JACKSON: [Laughs.] Yeah, I still have some stuff, but I gotta go buy some guitars. It’s funny because I don’t think Fred knew that’s where I was at that point in my life. But I wasn’t definitely giving up. It’s just that nothing had caught my interest enough to go out and tour. But if I can jam with somebody as sweet as Fred, I’m gonna do it.

Do you consider this your main focus now?
MASCHERINO: Yeah, the Color Fred started out strictly as a solo project, and I think that’s what it’s gonna remain. I’ll still do tours with my friends playing with me or acoustic, but Initials are the full-time thing for sure. I’m hoping that it’s gonna be all about Initials for the next months or years. We’re just so excited.
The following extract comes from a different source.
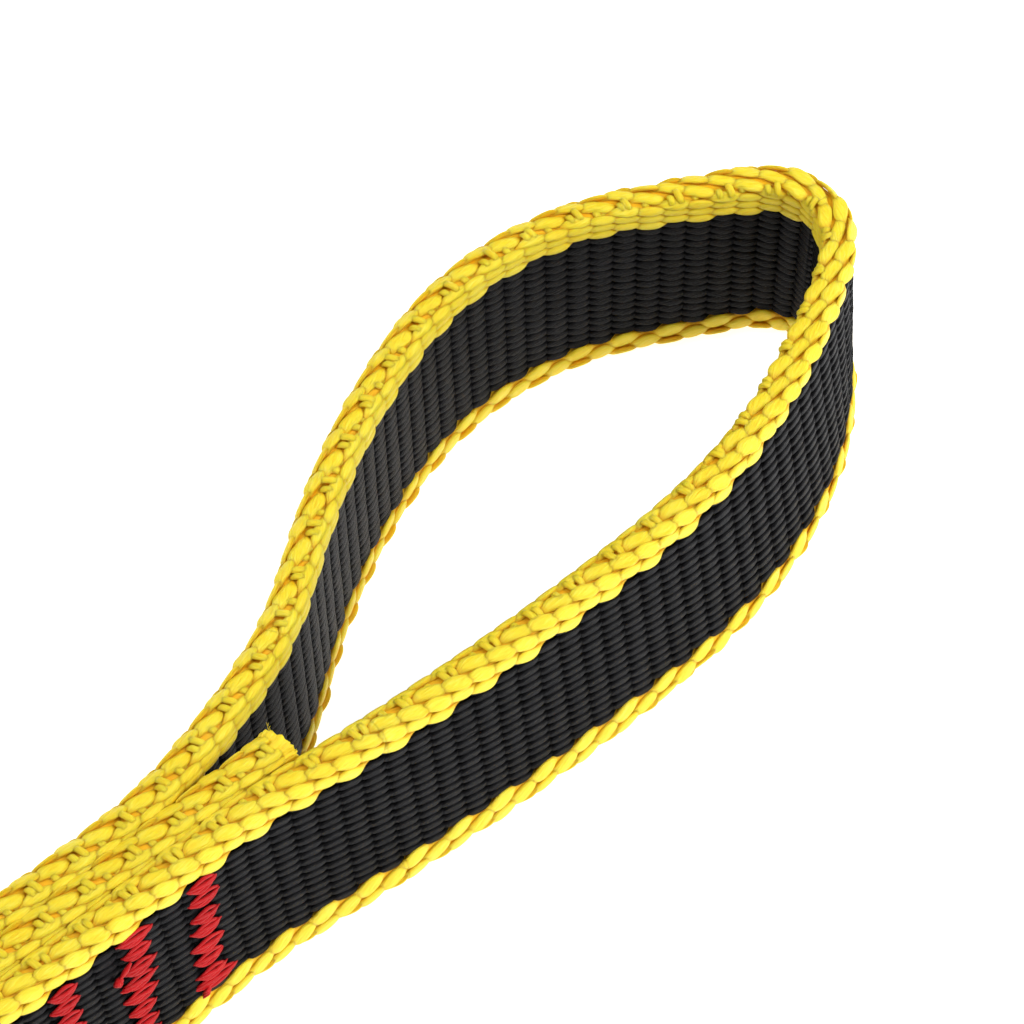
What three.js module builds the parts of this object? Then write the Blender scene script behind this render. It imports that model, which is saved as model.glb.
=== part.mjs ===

JACKSON: Definitely. We all went out to eat the day after our first rehearsal, and Fred asked me how serious I was about it. I told him, “I’m 100 percent.” Death In The Park aren’t breaking up-it’s just kind of a fun thing anyway.
What does the immediate future hold for this band?
JACKSON: It’s looking really bright. Every day we get new news. I’ve been doing some acoustic Hot Rod shows and kids already knew about this band somehow. I was like, “What is going on?” [Laughs.] But I think that’s a good thing, though.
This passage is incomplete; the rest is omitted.